* Brief
Look through the material below for "materials". Copy every line that contains it.

== Dataset content ==

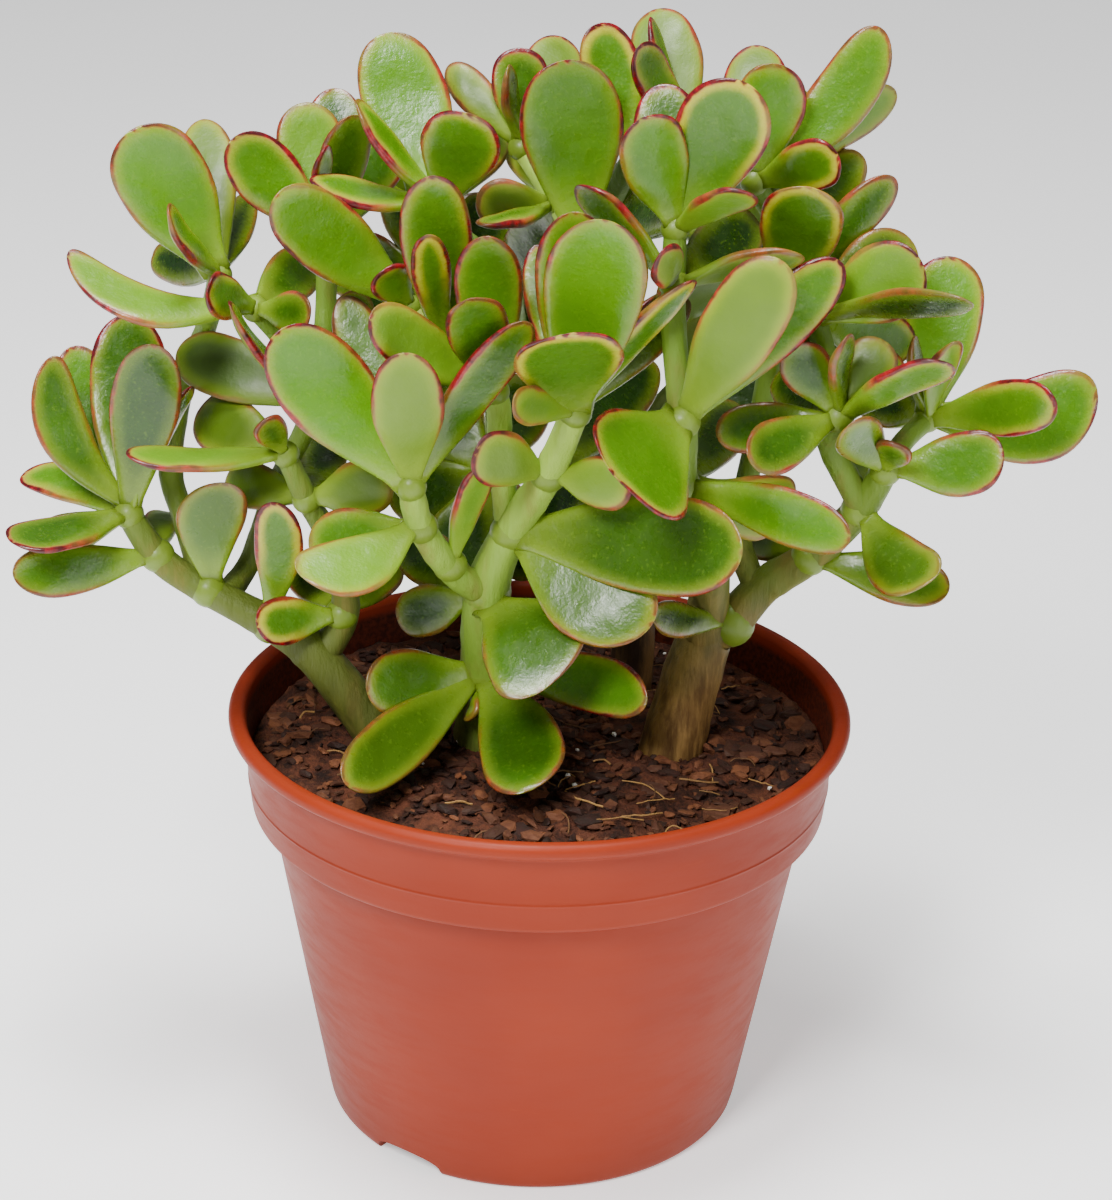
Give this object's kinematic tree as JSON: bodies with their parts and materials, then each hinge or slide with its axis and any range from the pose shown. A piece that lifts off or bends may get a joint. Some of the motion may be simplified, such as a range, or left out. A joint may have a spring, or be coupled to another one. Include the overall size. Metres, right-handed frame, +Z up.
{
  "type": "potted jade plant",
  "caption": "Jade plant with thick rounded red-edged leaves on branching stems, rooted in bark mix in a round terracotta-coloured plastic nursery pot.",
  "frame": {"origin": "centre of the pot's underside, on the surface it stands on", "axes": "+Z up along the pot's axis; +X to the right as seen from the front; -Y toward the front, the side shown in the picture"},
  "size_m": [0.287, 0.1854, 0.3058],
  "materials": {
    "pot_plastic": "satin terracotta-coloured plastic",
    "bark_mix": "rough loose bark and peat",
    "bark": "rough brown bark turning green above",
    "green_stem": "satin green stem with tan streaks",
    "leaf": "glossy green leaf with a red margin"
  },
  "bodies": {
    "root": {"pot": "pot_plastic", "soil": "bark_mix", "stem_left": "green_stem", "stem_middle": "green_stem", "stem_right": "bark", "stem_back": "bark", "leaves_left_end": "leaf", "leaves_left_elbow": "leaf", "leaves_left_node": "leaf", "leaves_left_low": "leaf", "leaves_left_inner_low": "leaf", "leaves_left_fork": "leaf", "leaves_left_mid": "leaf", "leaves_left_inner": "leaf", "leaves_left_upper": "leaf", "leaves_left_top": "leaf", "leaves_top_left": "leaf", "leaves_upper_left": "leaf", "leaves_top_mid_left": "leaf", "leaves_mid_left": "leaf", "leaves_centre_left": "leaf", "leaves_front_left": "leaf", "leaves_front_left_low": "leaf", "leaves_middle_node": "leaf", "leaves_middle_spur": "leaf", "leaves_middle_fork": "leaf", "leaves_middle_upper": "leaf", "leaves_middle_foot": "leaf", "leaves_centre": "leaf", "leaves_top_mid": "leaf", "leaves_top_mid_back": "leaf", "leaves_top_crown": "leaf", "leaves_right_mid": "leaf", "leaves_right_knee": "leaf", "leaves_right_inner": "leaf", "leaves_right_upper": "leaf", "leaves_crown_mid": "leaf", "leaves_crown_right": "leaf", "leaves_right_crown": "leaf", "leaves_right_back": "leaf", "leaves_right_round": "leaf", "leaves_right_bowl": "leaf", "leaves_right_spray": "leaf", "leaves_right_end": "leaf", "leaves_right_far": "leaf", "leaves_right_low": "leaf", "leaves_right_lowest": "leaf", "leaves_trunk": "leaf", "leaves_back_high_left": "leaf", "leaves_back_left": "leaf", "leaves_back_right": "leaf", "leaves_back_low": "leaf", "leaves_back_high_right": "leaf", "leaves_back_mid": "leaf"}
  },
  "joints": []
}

===

* Result of this exercise
Give this object's kinematic tree as JSON: bodies with their parts and materials, then each hinge or slide with its axis and any range from the pose shown. A piece that lifts off or bends may get a joint. Some of the motion may be simplified, such as a range, or left out. A joint may have a spring, or be coupled to another one. Include the overall size. Metres, right-handed frame, +Z up.
  "materials": {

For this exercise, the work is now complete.